Three years together has helped the foursome be more consistent in their placings. They practice dairy judging each Sunday night in the spring with the county 4-H team (which they are also a part of.) Dairy farmer, Jered Haase of Osceola, Carrie-Melin-Swenson of St. Croix Falls, and Kirsten Kluglow of Amery, are their dairy judging coaches.
This same squad also competed in 4-H dairy quiz bowl to work on the knowledge needed for the 150-point written exam. After not winning any matches in 2014, they placed 2nd at the state 4-H contest this spring.
Tayler just completed his junior year at Amery High School. He lives with his parents, Brent and Dawn Elwood, and his sister, Katherine on their 60 cow registered Holstein farm in Amery. Tayler's future plans include becoming an agricultural mechanic. This summer he will exhibit his dairy and swine at the Polk County Fair.

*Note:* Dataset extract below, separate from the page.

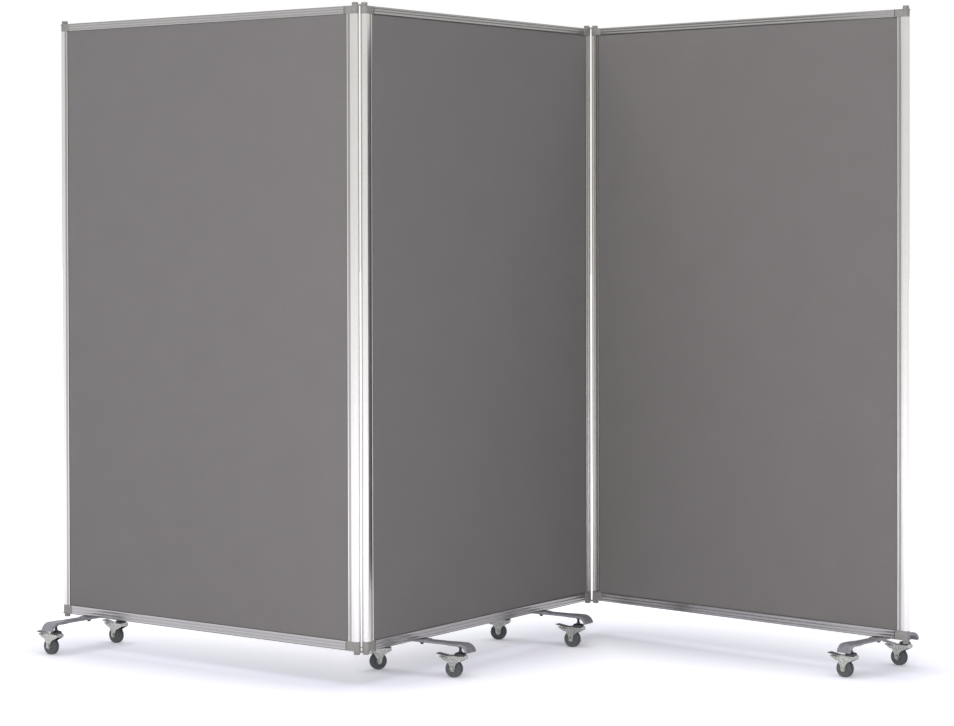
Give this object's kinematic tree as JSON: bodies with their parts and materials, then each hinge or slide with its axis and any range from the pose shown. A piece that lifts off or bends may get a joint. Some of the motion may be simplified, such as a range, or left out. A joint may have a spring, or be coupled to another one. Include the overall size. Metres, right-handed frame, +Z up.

'Hard work, dedication, and complete commitment. This is what it takes to be successful and reach the goal of winning. My teammates and I have put our complete commitment in this contest; from practicing every Sunday morning to studying on our own every day possible,' said Tayler. 'In order to be a team we have to be all in, meaning we all need to have the same attitude towards this goal. This team has put their fair share of hard work and it has shown that it has paid off.'
The team worked on reasons each Sunday morning (after chores) since September. Their reasons went from the 30s to the 40s. Their FFA advisor, Mr. Meyer, is more of a livestock and speaking coach, so he relies on assistance from those in the community with judging and oral reasons experience to aid in his students' development.
To prepare for the contest's linear evaluation, they learned from the Holstein Association USA classifier who was scoring cows at Four Hands Holsteins. He took time to talk about linear evaluation, two-way traits, and explained classification.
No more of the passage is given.